There must be an extremely strong prima facia case clear evidence of incriminating documents. Microsoft no real harm can be done to either side by the granting of the injunction full and frank disclosure and an undertaking as to damages. It is worth noting that while the above variation to the Campus Oil tests would appear to be very harsh protections are in place for the defendant, for Anton Pillar orders which include developments in UK case law and the requirement to demonstrate urgency in seeking the application. Other types of injunctions that have also created variations on the Campus Oil tests include Quia Timet injunctions the plaintiff must show a sufficiently strong case of threatened loss Bayer Injunctions. The purpose of a Bayer injunction is to restrain a defendant from leaving the jurisdiction and hand up to his passport. Again the Campus Oil principles have been extended and this injunction is only granted in exceptional cases in particular to facilitate a court order.

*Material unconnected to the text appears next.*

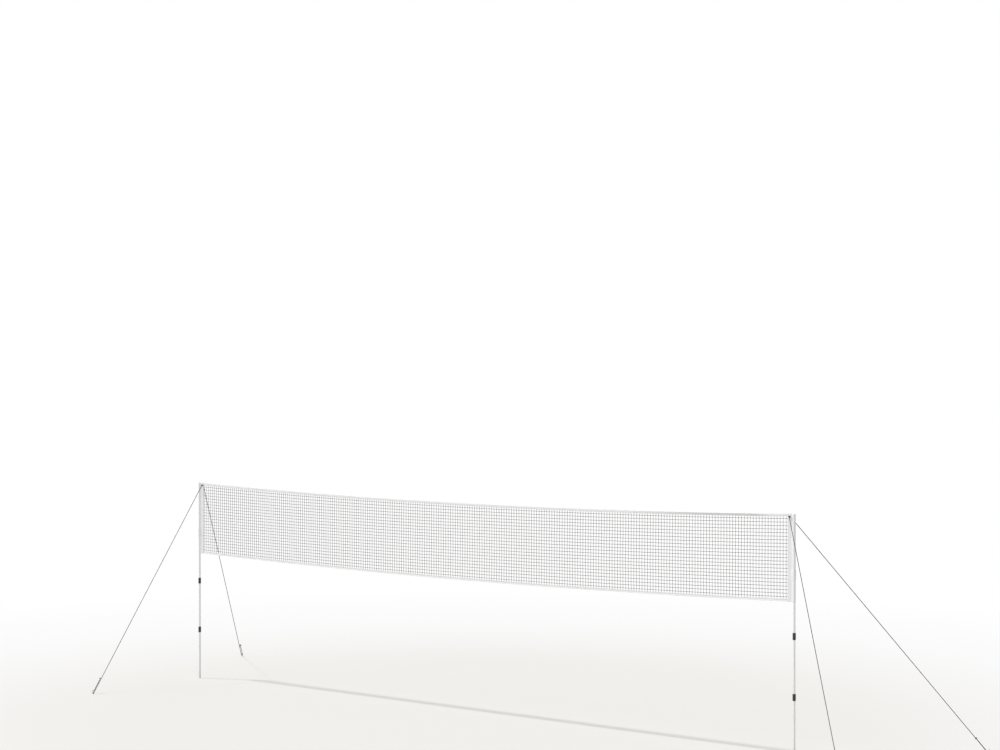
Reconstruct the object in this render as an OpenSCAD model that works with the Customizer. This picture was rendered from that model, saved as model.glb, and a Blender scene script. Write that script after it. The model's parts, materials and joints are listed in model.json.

In conclusion, this essay requested a critical discussion to the manner in which applications for interlocutory injunctions have been dealt with by the judiciary, since the Campus Oil case but with specific reference to the types of situations where refinements and variations have evolved to the Campus Oil tests to minimize the risk of injustice in special cases. On that note, this essay does outline the Campus Oil tests in summary but more specifically identifies where the courts have departed from Campus Oil to refine and expand those tests. It is at this point that this essay must question as to why the courts would depart from Campus Oil and whether the Campus Oil tests are still valid in an Irish context. In the introduction to this essay, it references Delaney’s statement which quotes that there was a lack of clarity in the law regarding interlocutory injunctions. The Supreme Court has set out no definitive line of authority to clarify this grey area of law and seems content for each separate case to be decided on its merits. It can be said that the current position regarding interlocutory injunctions and particularly mandatory injunctions would seem to be the lesser of two evils. If a specific test was to be set down there would be no room for interpretation and once there is a serious issue to be tried and damages were not an adequate remedy the injunction could be granted even if there was a high risk of injustice to one party.
It would seem therefore that the courts need to preserve their unfettered discretion in their decision making to avoid binding a lower court to a decision that could give rise to injustice. The courts also seem to have recognized that the granting or refusal of an injunction particularly mandatory injunctions may essentially determine the dispute and in consideration of the need to preserve the status quo have developed the Campus Oil tests to allow decisions that will essentially create the lowest risk of injustice. We have seen by the case law that interlocutory injunctions are most useful in commercial or property related disputes and Campus Oil remains instructive as seen in Clarke J’s decision in Okunade when he stated that Campus Oil remains a good starting point. There is no doubt however that as Tobin suggests there is a divergence of judicial opinion as to the proper test when seeking a mandatory interlocutory injunction and the traditional Campus Oil test is rarely used by the Irish courts in these cases. On the face of it it is now evident that the courts have veered away from a strict application of Campus Oil but they have not completely discounted the principles preferring instead to expand upon them with the greatest risk of injustice test or apply higher requirements for proofs.
This is seen in the various cases Contracts for Services Crosbie Holdings Ltd Employment Law, Maha Lingham Nolan V EMO Oil Intellectual Property Rights Karen Millen V Dunnes Stores Mareva and Bayer Injunctions. These more stringent tests must, therefore, be seen as extensions to Campus Oil. As Delaney states the Campus Oil principles are still precise but in special cases such as those of a commercial property employment law nature and where the relief sought is mandatory in nature it is unlikely that the balance of convenience will lie in favor of granting mandatory relief save in fairly exceptional circumstances. The Campus Oil test even in its most recent formulation will be followed in a flexible manner if doing justice in the situation requires. Biehler née Delaney in the 6th edition of her book praises the additional greatest risk of injustice test as logical and removing the uncertainty which the application of different tests has given rise to.